### Data
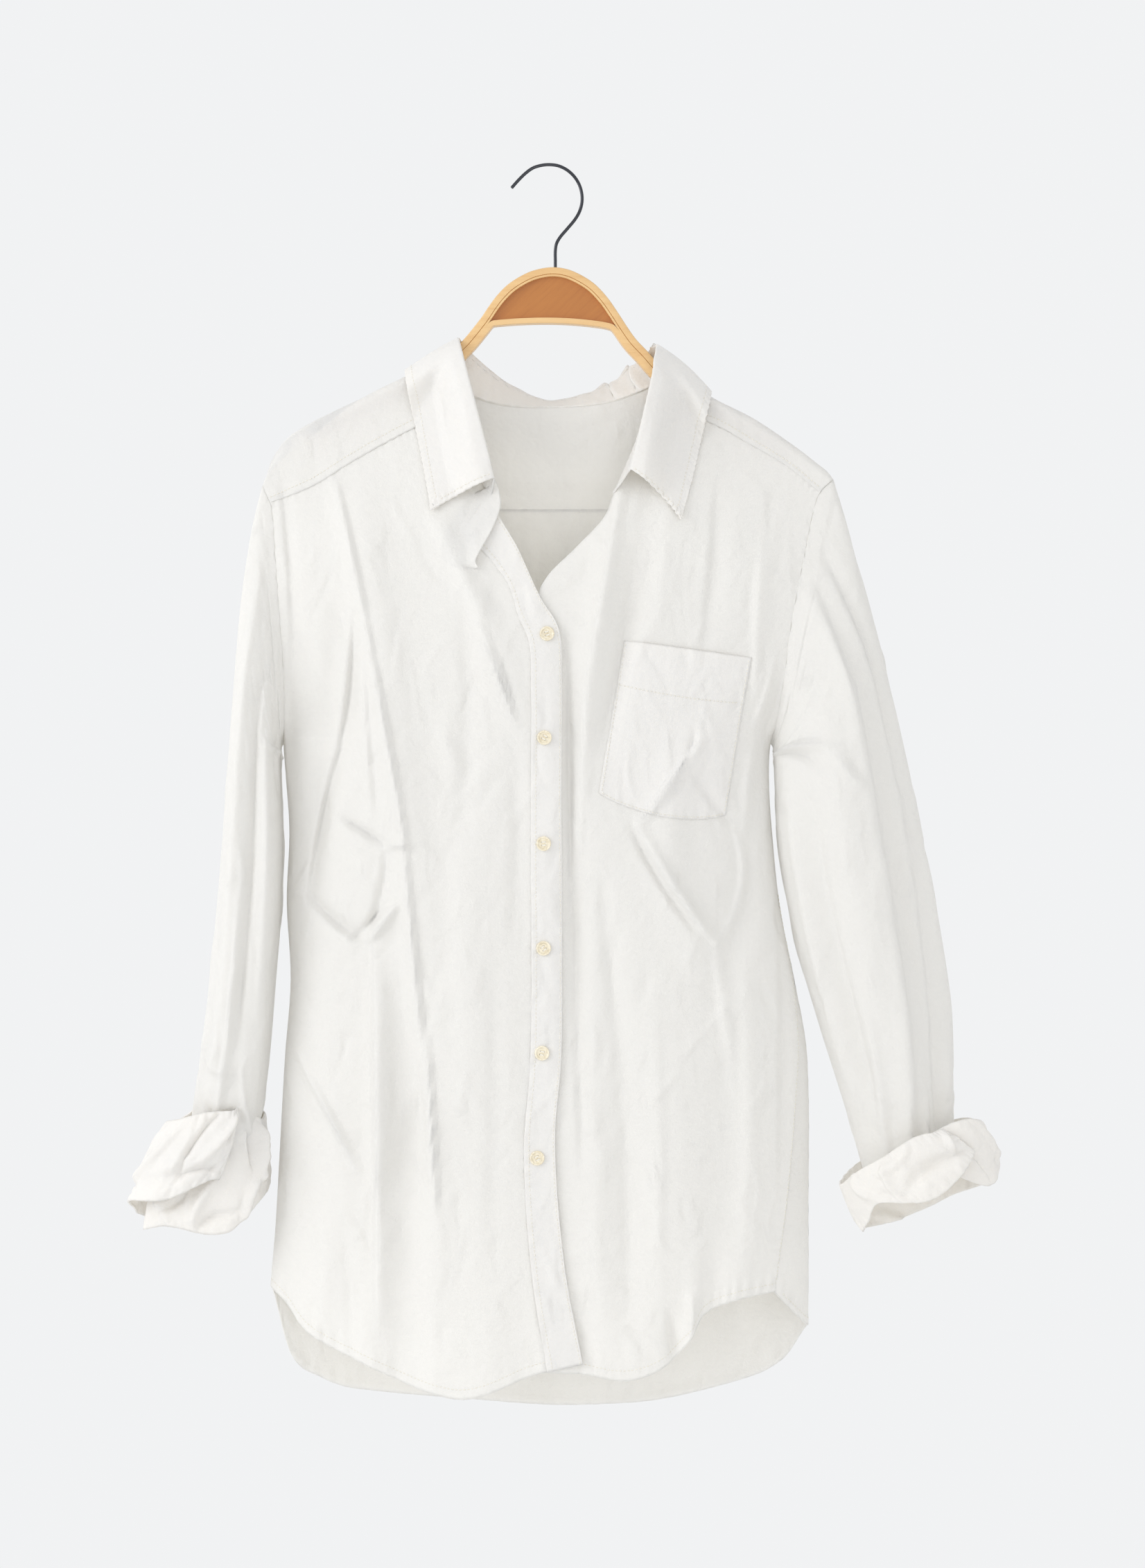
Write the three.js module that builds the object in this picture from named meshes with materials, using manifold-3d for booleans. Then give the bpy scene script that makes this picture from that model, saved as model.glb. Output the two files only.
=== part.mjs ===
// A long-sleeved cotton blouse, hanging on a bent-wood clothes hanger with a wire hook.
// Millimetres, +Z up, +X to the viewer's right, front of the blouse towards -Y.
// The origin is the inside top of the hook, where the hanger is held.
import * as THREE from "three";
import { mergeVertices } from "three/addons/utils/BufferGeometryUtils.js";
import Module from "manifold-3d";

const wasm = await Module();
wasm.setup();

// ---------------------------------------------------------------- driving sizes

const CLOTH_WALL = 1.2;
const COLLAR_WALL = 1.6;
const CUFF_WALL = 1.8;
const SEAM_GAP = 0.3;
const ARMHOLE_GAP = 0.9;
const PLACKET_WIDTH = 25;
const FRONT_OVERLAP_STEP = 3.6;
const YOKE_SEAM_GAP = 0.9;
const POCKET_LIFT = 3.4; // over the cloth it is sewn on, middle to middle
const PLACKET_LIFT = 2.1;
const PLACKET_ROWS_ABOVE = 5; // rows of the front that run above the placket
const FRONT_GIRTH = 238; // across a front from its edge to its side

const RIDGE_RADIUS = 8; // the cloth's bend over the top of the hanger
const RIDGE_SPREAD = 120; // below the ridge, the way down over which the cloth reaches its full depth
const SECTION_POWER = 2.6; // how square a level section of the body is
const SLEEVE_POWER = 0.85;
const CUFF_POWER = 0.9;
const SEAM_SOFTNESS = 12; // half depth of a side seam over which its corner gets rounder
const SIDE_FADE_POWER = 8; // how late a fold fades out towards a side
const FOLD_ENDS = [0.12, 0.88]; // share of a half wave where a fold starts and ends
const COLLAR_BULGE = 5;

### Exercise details
Copy each line of the data that contains the word "three".

### Output below
Write the three.js module that builds the object in this picture from named meshes with materials, using manifold-3d for booleans. Then give the bpy scene script that makes this picture from that model, saved as model.glb. Output the two files only.
import * as THREE from "three";
import { mergeVertices } from "three/addons/utils/BufferGeometryUtils.js";